> [Collected data]
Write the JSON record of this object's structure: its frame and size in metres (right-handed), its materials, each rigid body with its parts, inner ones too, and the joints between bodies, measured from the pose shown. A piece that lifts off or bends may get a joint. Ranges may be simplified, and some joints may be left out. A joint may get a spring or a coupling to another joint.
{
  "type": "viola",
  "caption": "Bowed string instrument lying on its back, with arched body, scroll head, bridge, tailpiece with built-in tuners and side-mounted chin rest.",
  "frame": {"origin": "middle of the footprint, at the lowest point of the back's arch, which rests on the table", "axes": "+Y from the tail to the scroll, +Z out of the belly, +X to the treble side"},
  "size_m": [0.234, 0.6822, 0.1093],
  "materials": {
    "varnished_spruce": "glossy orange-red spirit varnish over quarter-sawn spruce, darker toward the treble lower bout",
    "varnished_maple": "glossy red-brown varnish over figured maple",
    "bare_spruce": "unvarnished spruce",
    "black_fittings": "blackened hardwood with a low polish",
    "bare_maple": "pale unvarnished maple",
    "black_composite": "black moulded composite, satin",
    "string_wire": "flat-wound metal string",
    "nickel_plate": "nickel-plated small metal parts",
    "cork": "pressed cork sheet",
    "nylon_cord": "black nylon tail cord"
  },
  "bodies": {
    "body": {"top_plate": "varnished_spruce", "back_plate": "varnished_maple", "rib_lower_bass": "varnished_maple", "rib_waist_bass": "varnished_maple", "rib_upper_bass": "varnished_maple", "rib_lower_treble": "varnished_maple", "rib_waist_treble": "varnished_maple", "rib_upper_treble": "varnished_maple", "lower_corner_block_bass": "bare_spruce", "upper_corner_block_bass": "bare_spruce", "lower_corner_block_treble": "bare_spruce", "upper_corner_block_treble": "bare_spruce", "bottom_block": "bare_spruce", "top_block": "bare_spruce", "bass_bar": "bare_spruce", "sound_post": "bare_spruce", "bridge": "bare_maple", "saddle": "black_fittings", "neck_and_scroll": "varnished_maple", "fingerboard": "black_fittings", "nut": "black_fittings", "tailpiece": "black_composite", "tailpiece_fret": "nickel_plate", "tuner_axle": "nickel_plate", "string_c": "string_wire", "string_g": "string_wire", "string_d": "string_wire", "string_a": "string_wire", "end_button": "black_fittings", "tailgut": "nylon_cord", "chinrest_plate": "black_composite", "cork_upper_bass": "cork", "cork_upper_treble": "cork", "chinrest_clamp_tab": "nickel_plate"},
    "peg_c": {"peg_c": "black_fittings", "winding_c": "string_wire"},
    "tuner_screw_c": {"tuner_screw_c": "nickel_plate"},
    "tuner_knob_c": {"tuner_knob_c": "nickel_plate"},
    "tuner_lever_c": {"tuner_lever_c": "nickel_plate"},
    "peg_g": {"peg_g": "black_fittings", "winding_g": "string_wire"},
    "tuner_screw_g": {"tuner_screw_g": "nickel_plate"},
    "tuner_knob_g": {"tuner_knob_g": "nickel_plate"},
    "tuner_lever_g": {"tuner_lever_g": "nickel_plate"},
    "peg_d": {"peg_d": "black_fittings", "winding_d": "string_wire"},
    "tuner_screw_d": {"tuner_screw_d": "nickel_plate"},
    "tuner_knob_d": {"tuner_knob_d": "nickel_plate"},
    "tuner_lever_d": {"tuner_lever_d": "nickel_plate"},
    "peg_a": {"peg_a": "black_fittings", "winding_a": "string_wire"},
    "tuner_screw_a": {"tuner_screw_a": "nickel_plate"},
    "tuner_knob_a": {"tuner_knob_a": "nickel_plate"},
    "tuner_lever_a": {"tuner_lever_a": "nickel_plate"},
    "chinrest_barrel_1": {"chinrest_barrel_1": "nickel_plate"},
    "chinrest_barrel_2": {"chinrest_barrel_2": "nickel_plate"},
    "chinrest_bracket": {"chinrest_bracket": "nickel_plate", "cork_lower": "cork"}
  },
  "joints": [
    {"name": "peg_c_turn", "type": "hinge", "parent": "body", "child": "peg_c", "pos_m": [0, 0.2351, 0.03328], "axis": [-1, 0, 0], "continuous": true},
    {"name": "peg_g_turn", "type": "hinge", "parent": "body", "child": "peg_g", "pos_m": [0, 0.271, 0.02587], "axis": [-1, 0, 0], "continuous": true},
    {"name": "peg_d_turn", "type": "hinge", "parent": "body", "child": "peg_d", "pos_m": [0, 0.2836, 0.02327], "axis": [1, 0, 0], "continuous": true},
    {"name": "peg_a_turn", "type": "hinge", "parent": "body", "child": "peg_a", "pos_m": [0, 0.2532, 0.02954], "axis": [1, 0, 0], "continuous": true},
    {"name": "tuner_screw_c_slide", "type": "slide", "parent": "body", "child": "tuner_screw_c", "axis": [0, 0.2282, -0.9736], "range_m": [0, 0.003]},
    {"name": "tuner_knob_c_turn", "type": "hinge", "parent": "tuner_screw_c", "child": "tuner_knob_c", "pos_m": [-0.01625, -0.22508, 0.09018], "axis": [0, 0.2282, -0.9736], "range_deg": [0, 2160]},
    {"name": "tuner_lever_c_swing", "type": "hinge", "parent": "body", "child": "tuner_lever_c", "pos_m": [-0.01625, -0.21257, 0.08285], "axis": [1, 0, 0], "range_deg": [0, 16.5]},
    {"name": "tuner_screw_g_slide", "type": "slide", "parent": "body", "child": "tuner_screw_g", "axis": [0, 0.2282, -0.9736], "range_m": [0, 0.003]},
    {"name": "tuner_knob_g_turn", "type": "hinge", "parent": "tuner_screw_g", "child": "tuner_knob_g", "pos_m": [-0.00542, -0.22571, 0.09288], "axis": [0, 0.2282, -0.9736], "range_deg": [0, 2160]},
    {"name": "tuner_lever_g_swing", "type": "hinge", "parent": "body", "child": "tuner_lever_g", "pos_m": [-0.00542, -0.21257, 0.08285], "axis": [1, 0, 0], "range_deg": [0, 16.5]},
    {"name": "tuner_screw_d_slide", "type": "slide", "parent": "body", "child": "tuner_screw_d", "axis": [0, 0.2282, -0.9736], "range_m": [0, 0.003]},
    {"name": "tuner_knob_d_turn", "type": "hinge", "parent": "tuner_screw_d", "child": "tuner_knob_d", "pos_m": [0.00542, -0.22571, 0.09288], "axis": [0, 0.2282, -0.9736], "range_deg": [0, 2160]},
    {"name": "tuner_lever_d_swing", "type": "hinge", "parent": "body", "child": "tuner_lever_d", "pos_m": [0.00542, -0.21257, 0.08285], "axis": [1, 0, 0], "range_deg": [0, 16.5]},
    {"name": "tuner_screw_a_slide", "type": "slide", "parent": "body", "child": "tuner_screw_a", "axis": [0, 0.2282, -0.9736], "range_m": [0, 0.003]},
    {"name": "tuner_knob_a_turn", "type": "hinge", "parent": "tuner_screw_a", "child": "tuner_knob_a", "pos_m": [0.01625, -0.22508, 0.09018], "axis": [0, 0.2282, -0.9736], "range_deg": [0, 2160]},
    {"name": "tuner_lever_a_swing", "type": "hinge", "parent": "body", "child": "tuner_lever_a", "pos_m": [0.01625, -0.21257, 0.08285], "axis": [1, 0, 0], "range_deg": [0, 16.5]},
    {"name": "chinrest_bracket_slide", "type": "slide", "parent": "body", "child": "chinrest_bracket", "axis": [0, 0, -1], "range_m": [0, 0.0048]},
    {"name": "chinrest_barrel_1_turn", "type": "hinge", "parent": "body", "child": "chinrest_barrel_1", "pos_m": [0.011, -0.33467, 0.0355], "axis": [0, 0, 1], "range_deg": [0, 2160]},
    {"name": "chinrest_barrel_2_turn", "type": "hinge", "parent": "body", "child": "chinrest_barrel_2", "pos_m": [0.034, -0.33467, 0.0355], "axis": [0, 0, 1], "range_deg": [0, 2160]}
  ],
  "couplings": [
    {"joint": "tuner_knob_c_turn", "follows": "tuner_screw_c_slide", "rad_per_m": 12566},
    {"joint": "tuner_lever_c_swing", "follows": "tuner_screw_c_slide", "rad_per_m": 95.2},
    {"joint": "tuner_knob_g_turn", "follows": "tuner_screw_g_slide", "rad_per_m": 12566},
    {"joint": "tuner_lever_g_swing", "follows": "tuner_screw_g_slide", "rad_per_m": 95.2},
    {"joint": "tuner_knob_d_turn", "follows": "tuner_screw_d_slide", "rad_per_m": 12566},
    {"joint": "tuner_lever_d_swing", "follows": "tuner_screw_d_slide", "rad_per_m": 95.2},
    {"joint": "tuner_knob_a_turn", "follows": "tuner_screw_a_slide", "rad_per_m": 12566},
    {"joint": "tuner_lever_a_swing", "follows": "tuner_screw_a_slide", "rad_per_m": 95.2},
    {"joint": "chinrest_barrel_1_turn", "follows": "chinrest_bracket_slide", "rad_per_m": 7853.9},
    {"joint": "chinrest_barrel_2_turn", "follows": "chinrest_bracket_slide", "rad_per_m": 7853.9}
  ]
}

> [What the exercise asks]
Give nothing but the count of lines in the listing above that hold the string "with".

> [Exercise response]
3